Getting criminal law right is no easy task, but part of the reason the eight amendment has been interpreted so broadly is the history preventing To Kill a Mockingbird from being pure fiction. That is the criminal justice system has punished minorities and lower income groups more harshly. Of course on the other hand tort law unduly burdens the rich(doctors, lawyers, bankers) because you can’t get blood from a beet, if you are hit by a drunk driver nine times out of ten you are out of luck, unless he is driving a Mercedes. A great majority of those who would not cite Bentham, would like to maintain that there is a huge moral/fundamental distinction between criminal law and tort law.
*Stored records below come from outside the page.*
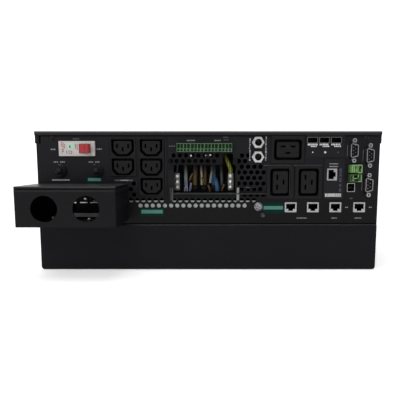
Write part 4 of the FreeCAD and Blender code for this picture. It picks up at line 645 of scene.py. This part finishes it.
def solid_boxes(node):
    """Low and high corner of each separate solid of a node, in millimetres."""
    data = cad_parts[node].data
    owner = list(range(len(data.vertices)))

    def root(i):
        while owner[i] != i:
            owner[i] = owner[owner[i]]
            i = owner[i]
        return i

    for edge in data.edges:
        owner[root(edge.vertices[0])] = root(edge.vertices[1])
    groups = {}
    for vertex in data.vertices:
        key = tuple(round(c, 6) for c in vertex.co)
        groups.setdefault(root(vertex.index), set()).add(key)
    merged = []
    for points in groups.values():
        for other in [other for other in merged if other & points]:
            points = points | other
            merged.remove(other)
        merged.append(points)
    boxes = []
    for points in merged:
        low = [min(p[k] for p in points) / MM for k in range(3)]
        high = [max(p[k] for p in points) / MM for k in range(3)]
        boxes.append((low, high))
    return boxes


def tall_boxes(node):
    """Low and high corner of each solid of a node that is no screw, in millimetres."""
    return [(low, high) for low, high in solid_boxes(node) if high[2] - low[2] > TALL_SOLID]


def panel_print():
    """Printing of the rear panel, as plain bars."""
    print_rows("panel_print", SOFT_PRINT, FACE, [
        (-136.0, 154.0, 7.5), (-191.4, 137.9, 5.5), (-182.8, 137.9, 6.0), (-194.5, 153.6, 5.0),
        (-147.3, 137.9, 5.5), (-139.0, 137.9, 6.0), (-21.8, 164.6, 10.0), (11.9, 164.6, 8.0)], height=1.5)
    print_rows("panel_soft_print", SOFT_PRINT, FACE, [
        (119.0, 66.8, 12.5), (160.6, 66.8, 7.0), (190.7, 66.8, 8.0), (176.0, 80.6, 3.6),
        (206.3, 80.6, 4.0)], height=1.2)
    print_rows("panel_grey_print", GREY_PRINT, FACE, [
        (-45.5, 157.5, 7.5), (22.0, 168.5, 6.0), (22.0, 165.2, 5.0), (181.0, 92.0, 3.0),
        (-165.0, 166.6, 7.5), (-187.0, 134.6, 3.0), (-143.0, 134.6, 3.0)], height=1.3)
    mesh = bmesh.new()
    random.seed(SCALE_SEED)
    bottom, top = 139.5, 167.0
    for x in (52.0, 72.2):
        z = bottom
        while z < top:
            tall = random.uniform(1.0, 3.2)
            shift = random.uniform(-0.3, 0.3)
            wide = random.uniform(0.9, 1.9)
            add_mark(mesh, x + shift, z + tall / 2, wide, tall, FACE)
            z += tall + random.uniform(0.5, 1.2)
    keep(mesh, "socket_scale_print", SOFT_PRINT)
    flat_marks("panel_bars", SOFT_PRINT, FACE, [
        (-186.1, 115.3, 22.4, 1.7), (-106.0, 114.9, 10.0, 1.3)])
    flat_marks("panel_dash", GREY_PRINT, FACE, [
        (-106.5, 114.9, 23.0, 1.5)], lift=0.04)


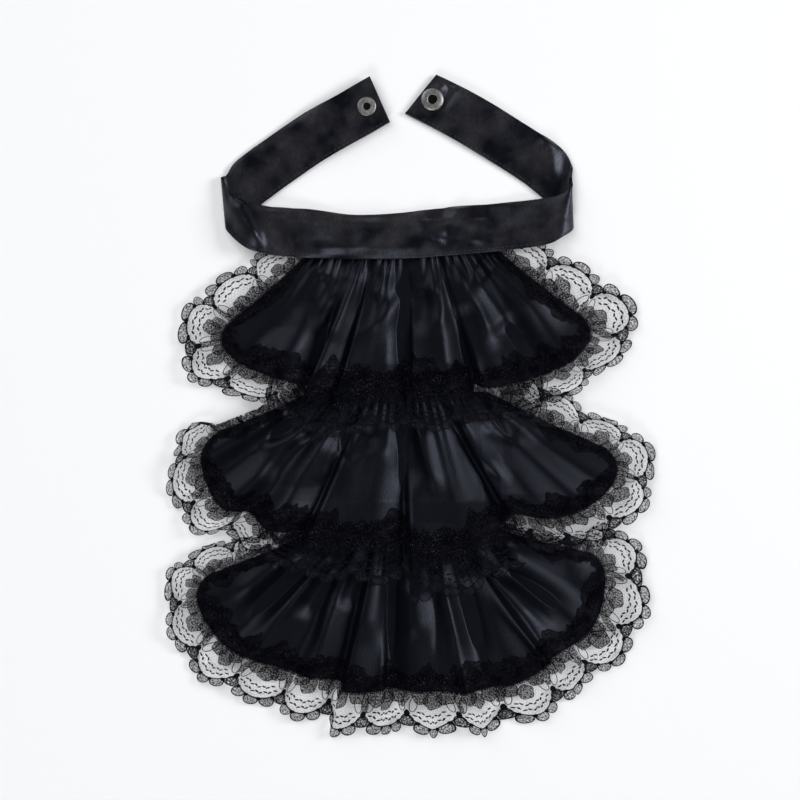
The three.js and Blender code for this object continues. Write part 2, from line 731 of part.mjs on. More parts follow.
/** Snap half with the socket: a domed ring above the strap, its post and a cap beneath. */
function socketGeometry() {
  const top = BAND_WALL / 2 + SNAP_GAP;
  const crown = top + SOCKET_HEIGHT;
  const ring = SOCKET_RING;
  return turned([
    [0, -top - SNAP_PLATE], [SOCKET_CAP_RADIUS, -top - SNAP_PLATE], [SOCKET_CAP_RADIUS, -top],
    [SNAP_POST_RADIUS, -top], [SNAP_POST_RADIUS, top], [SOCKET_RADIUS, top],
    [SOCKET_RADIUS, top + SOCKET_HEIGHT * ring.edge],
    [SOCKET_RADIUS * ring.shoulder, crown - SOCKET_HEIGHT * ring.shoulderDrop],
    [SOCKET_HOLE_RADIUS * ring.lip, crown], [SOCKET_HOLE_RADIUS, crown - SOCKET_HEIGHT * ring.lipDrop],
    [SOCKET_HOLE_RADIUS, top], [0, top],
  ]);
}

/** Snap half with the stud: a low ring above the strap, its post, and the stud beneath. */
function studGeometry() {
  const top = BAND_WALL / 2 + SNAP_GAP;
  const base = -top - SNAP_PLATE;
  const crown = top + STUD_RING_HEIGHT;
  const ring = STUD_RING;
  return turned([
    [0, base - STUD_LENGTH], [STUD_RADIUS * STUD_KNOB.tip, base - STUD_LENGTH],
    [STUD_RADIUS, base - STUD_LENGTH * STUD_KNOB.bulge], [STUD_RADIUS * STUD_KNOB.waist, base],
    [STUD_BASE_RADIUS, base], [STUD_BASE_RADIUS, -top], [SNAP_POST_RADIUS, -top],
    [SNAP_POST_RADIUS, top], [STUD_RING_RADIUS, top],
    [STUD_RING_RADIUS, top + STUD_RING_HEIGHT * ring.edge],
    [STUD_RING_RADIUS * ring.shoulder, crown], [STUD_HOLE_RADIUS * ring.lip, crown],
    [STUD_HOLE_RADIUS, top + STUD_RING_HEIGHT * ring.lipHeight], [STUD_HOLE_RADIUS, top], [0, top],
  ]);
}

/** Carrier panel: a flat strip from under the band to just past the bottom header. */
function carrierGeometry() {
  const length = CARRIER_TUCK + BOTTOM_HEADER_DROP + CARRIER_TAIL;
  const geometry = new THREE.BoxGeometry(CARRIER_WIDTH, length, CARRIER_WALL);
  return geometry.translate(0, CARRIER_TUCK - length / 2, CARRIER_WALL / 2);
}

/** Lays the carrier on the pile, for what comes above it. */
function settleCarrier(pile) {
  const from = -BOTTOM_HEADER_DROP - CARRIER_TAIL;
  for (let x = -CARRIER_WIDTH / 2; x <= CARRIER_WIDTH / 2; x += PILE_SAMPLE) {
    for (let y = from; y <= CARRIER_TUCK; y += PILE_SAMPLE) {
      pile.add(new THREE.Vector3(x, y, CARRIER_WALL / 2), CARRIER_WALL);
    }
  }
}

function named(name, geometry, material) {
  const mesh = new THREE.Mesh(geometry, material);
  mesh.name = name;
  return mesh;
}

const satin = () => new THREE.MeshStandardMaterial({ color: 0x0b0d14, roughness: 0.4, metalness: 0 });
const lace = () => new THREE.MeshStandardMaterial({ color: 0x17171b, roughness: 0.8, metalness: 0 });
const steel = () => new THREE.MeshStandardMaterial({ color: 0x9a9792, roughness: 0.35, metalness: 1 });

const jabot = new THREE.Group();
const pile = new Pile();
jabot.add(named('carrier_panel', carrierGeometry(), satin()));
settleCarrier(pile);
for (const form of RUFFLE_FORMS) {
  const ruffle = new Ruffle(form, pile);
  jabot.add(named(`ruffle_${form.name}`, ruffle.satinGeometry(), satin()));
  jabot.add(named(`lace_${form.name}`, ruffle.laceGeometry(), lace()));
  ruffle.settle();
}
const band = new Band(pile);
jabot.add(named('neck_band', band.geometry(), satin()));
const socket = named('snap_socket', socketGeometry(), steel());
socket.position.copy(band.snapPoint(SOCKET_INSET, false));
const stud = named('snap_stud', studGeometry(), steel());
stud.position.copy(band.snapPoint(STUD_INSET, true));
jabot.add(socket, stud);

// Stand the whole on z = 0 with its middle over the origin
const box = new THREE.Box3().setFromObject(jabot, true);
const middle = box.getCenter(new THREE.Vector3());
jabot.position.set(-middle.x, -middle.y, -box.min.z);

export default jabot;
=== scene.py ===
"""Jabot laid flat: three gathered satin ruffles edged with scalloped lace under a snap band.

Shapes are worked out in millimetres in the maker's frame, whose origin is the middle of the
lower edge of the band's front, and are moved and scaled into the frame when a mesh is made.
"""

import logging
import math
from dataclasses import dataclass
from enum import Enum
from typing import Callable, NamedTuple

import bmesh
import bpy
import numpy as np
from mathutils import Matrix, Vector


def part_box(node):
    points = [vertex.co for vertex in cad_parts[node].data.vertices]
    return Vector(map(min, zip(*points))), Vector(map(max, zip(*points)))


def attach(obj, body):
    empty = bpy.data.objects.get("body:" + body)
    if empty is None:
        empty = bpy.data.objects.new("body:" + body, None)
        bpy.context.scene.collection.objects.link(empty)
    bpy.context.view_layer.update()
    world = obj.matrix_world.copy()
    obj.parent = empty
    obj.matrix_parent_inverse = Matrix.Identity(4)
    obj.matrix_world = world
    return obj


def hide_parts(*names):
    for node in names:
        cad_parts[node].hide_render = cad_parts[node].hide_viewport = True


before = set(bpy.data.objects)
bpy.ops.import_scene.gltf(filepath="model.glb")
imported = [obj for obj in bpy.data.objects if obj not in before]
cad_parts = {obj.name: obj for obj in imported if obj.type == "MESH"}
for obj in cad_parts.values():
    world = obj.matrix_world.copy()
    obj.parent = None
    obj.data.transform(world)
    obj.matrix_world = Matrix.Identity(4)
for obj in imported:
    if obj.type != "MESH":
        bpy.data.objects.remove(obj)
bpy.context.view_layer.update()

log = logging.getLogger("jabot")
Array = np.ndarray
BMesh = bmesh.types.BMesh
Material = bpy.types.Material
Pair = tuple[float, float]
Triple = tuple[float, float, float]
MM = 0.001

# Cloth walls and gaps, as in the solids
SATIN_WALL = 1.1
CARRIER_WALL = 1.2
BAND_WALL = 1.6
EDGE_GAP = 0.7
LAYER_GAP = 0.4

# Sizes shared by the pieces
BAND_WIDTH = 27.5
LOOP_HALF_WIDTH = 96.1
LOOP_HEIGHT = 75.4
CARRIER_WIDTH = 84.0
CARRIER_TUCK = 6.0
CARRIER_TAIL = 10.0
HEADER_DROPS = {"bottom": 148.5, "middle": 73.7, "top": -3.3}
CORNER_RADIUS = 12.0
LACE_REACH = 28.0
LACE_START = 6.0
CORNER_SHARE = 0.55
LACE_FLOOR = 0.45
PILE_STEP = 2.5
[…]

But if fundamentally Bentham’s 4th rule is correct and punishment should be adjusted in such manner to each particular offence, that for every part of the mischief there may be a motive to restrain the offender from giving birth to it, then a additional reason why the criminal justice system disproportionately punishes the poor and minorities is that these are not really restrained by tort law. O.J. Simpson escaped the criminal law, but was punished in the civil trial. No matter how much a rich man looses, he does not risk sinking into the pit that occurs when you are no longer cognizant of still having something additional to lose. It is quite possible that the law induces the rich, middle class and upper middle class to always choose the least mischievous of two offenses.